Directors Joel and Ethan Coen are men to be cherished (only the Hudsucker Proxy has ever felt like a let down from them) and their film certainly created the most recent debate in the office.
It’s all about that unwrapped up ending which a few colleagues, for some reason mostly the fairer sex, aren’t happy with. No Country also provided another deserving winner in Javier Bardem for Best Supporting Actor.
Not really sure where the split between actor and supporting actor comes because the chilling Bardem has the key role in No Country but ultimately it worked to his advantage because he would have lost out to Day-Lewis in the main category.
Personally I think No Country should have won for Cinematography too but I’m willing to let TWBB have that one. In the Best Actress award I wasn’t surprised to see Julie Christie lose out to Marion Cotillard for La Vie en Rose.
The beautiful Christie has floated my boat since I first saw Far from the Madding Crowd but Away from Her tackles a most difficult subject in senility and it’s a hard film to truly love despite Christie’s considerable efforts.

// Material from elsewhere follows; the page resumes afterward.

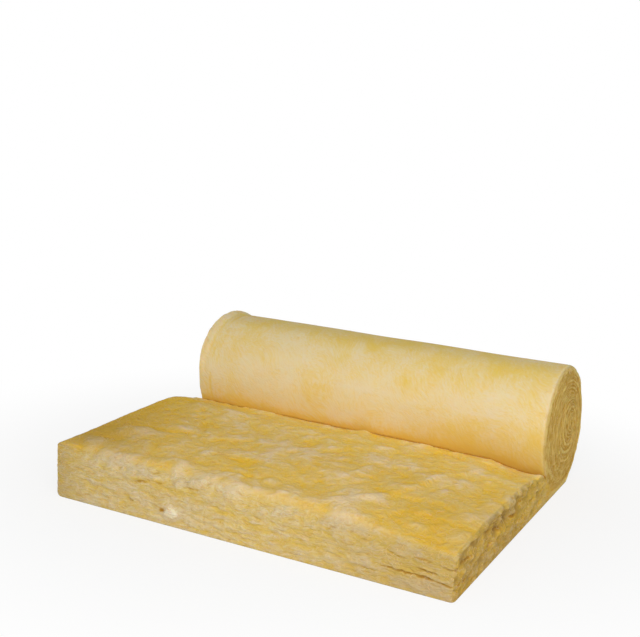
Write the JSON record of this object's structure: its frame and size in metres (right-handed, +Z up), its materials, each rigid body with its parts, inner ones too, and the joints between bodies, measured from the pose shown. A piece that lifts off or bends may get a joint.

Right again Academy.

There was nothing much for Atonement despite best Score and that too was on the money. It’s a film which looks beautiful but just doesn’t break your heart the way it should and director Joe Wright left too much on the cutting room floor for me.
Maybe one of the most heart-warming awards was Best Song for Falling Slowly in Irish indie hit Once. It’s a movie and song which grows on you for weeks after you’ve watched it. I was actually a wee bit disappointed in it at first – all the hype probably - but a few weeks later and I look back on it fondly. Her acceptance speech showed Czech pianist Markita Irglova’s Irish accent is almost as good as Jan Molby’s Scouse too.
The wonderful Juno was recognised for Screenplay to round off a night when for once the good guys did come first. Embrace it because it doesn’t happen very often. Right?
What did you think? Was your favourite overlooked? Let me know by commenting below....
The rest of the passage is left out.